Woodman's Markets appears to be upping its expansion game in Illinois, with a recently opened Buffalo Grove store and new locations in the works in Lakemoor and Bloomingdale's Stratford Square Mall.
Woodman added that the retailer’s strategy when scouting new locations includes ensuring they are close to major intersections with access to a highway. The Buffalo Grove store sits right at the intersection of North Milwaukee Avenue and Deerfield Parkway, both major roads that have been in the process of undergoing improvement.
Additionally, according to the Daily Herald, the village incentivized the store to move into the area with a package that will share up to $7 million in sales tax revenue with the retailer.
The Buffalo Grove store will stray from Woodman’s typical strategy of not accepting credit cards, allowing customers to use a Discover Card, according to the Daily Herald. Woodman said this tradition has been in place because “accepting credit cards would be very costly” and the retailer would have to raise its prices.

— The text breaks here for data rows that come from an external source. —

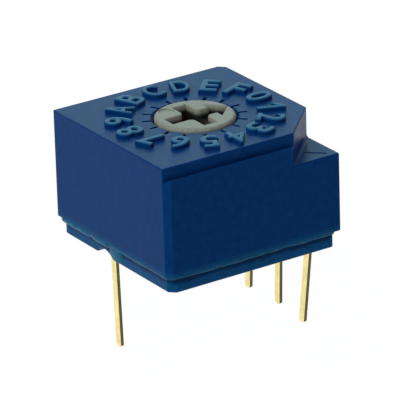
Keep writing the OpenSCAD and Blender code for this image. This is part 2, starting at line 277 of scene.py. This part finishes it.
characters = [raised_character(sign, -index * position_step)
              for index, sign in enumerate("0123456789ABCDEF")]
choose(*characters, housing)
bpy.ops.object.join()
smooth(housing)
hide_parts("housing")
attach(housing, "case")

# Blue plastic of the housing
# Moulded blue plastic with a fine grain, soft clouds in its colour and a low, uneven sheen.
# Painted bounce light pales its lower rim, and the tops of the raised characters carry a
# painted highlight.
housing_colour = (0.0022, 0.035, 0.145)
blue_sheen = (0.1, 0.7, 0.85)
# Painted bounce light: a paler blue laid on the lower rim of the housing, paler towards its
# bottom edge.
painted_bounce_colour = (0.008, 0.085, 0.18)
painted_bounce_height = 0.4 * MM
painted_bounce_share = 0.7
# Painted highlight: a paler blue laid on the tops of the raised characters.
painted_highlight_colour = (0.05, 0.19, 0.3)
painted_highlight_from = face_z + character_rise - 0.07 * MM
painted_highlight_to = face_z + character_rise - 0.01 * MM
painted_highlight_share = 0.6


def add_node(tree, kind, **settings):
    """Adds a node, and sets its properties and its input sockets by their names."""
    node = tree.nodes.new(kind)
    for name, value in settings.items():
        if hasattr(node, name):
            setattr(node, name, value)
        else:
            node.inputs[name].default_value = value
    return node


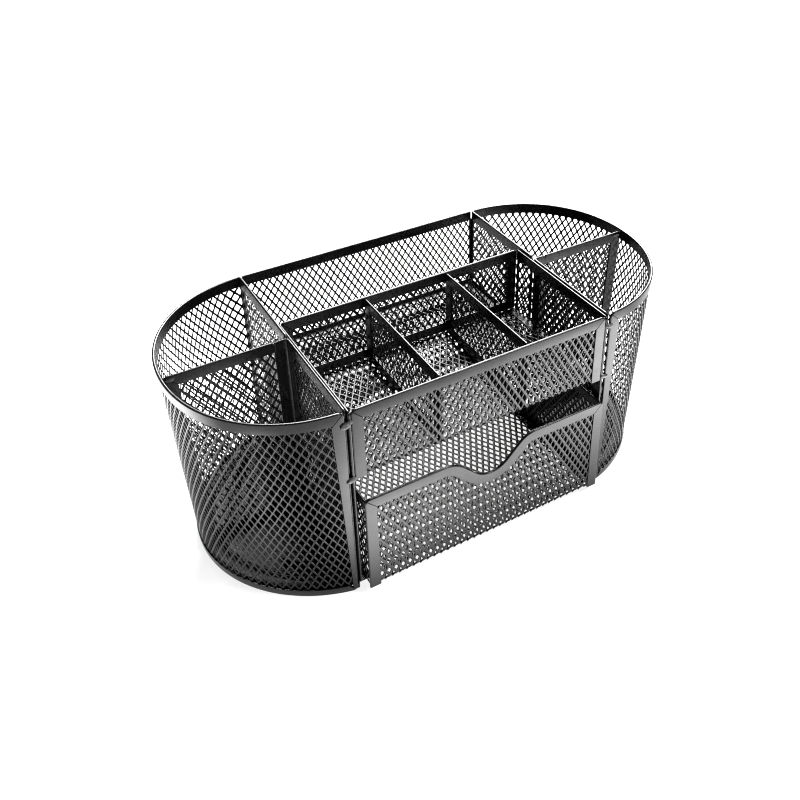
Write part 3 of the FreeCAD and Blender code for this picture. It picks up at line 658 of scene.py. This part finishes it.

David Livingston, supermarket site analyst with DJL Research, told WGB that since Woodman's carefully plots out each location, and has the money to buy property as opposed to renting, it "hasn't had a loser yet,” adding that he has seen Woodman's "drive a Walmart right out of business across the street."
The retailer, which has acquired fewer than 20 stores in about a century, opened its first store outside of Wisconsin in Rockford, Ill., in 2001 and moved on to a second location in Carpentersville, Ill., in 2004, expanding to a third location in North Aurora, Ill., in 2006.
Additionally, Livingston said Woodman's has "no debt so there is no interest expense" and their backroom storage space is a much higher ratio than their competitors so " they can have truckloads of products delivered directly to their stores” and the employee-owned retailer is not unionized, which also drives down cost.
Jim Hertel, SVP of Willard Bishop, a Long Grove, Ill.-based grocery retail consultant, told the Daily Herald that it is “an operation that is designed to move a lot of product and to do it at extremely aggressive price points.”
“You give up some things as a shopper there—it's not a high-frills environment—but if what you're looking for is an opportunity to save fairly significantly on your grocery bill, it's definitely an operation you should try,” he said.
Livingston urged that retailers can learn a thing or two from Woodman’s, advising that “the mistake other grocers make is putting the next quarter's earnings as top priority.”
“They borrow money to expand,” he said. “They rent rather than own. They have unions organizing their labor, creating high labor and benefit costs and less labor production. Other grocers take credit cards, adding 1%-2% to the expenses.”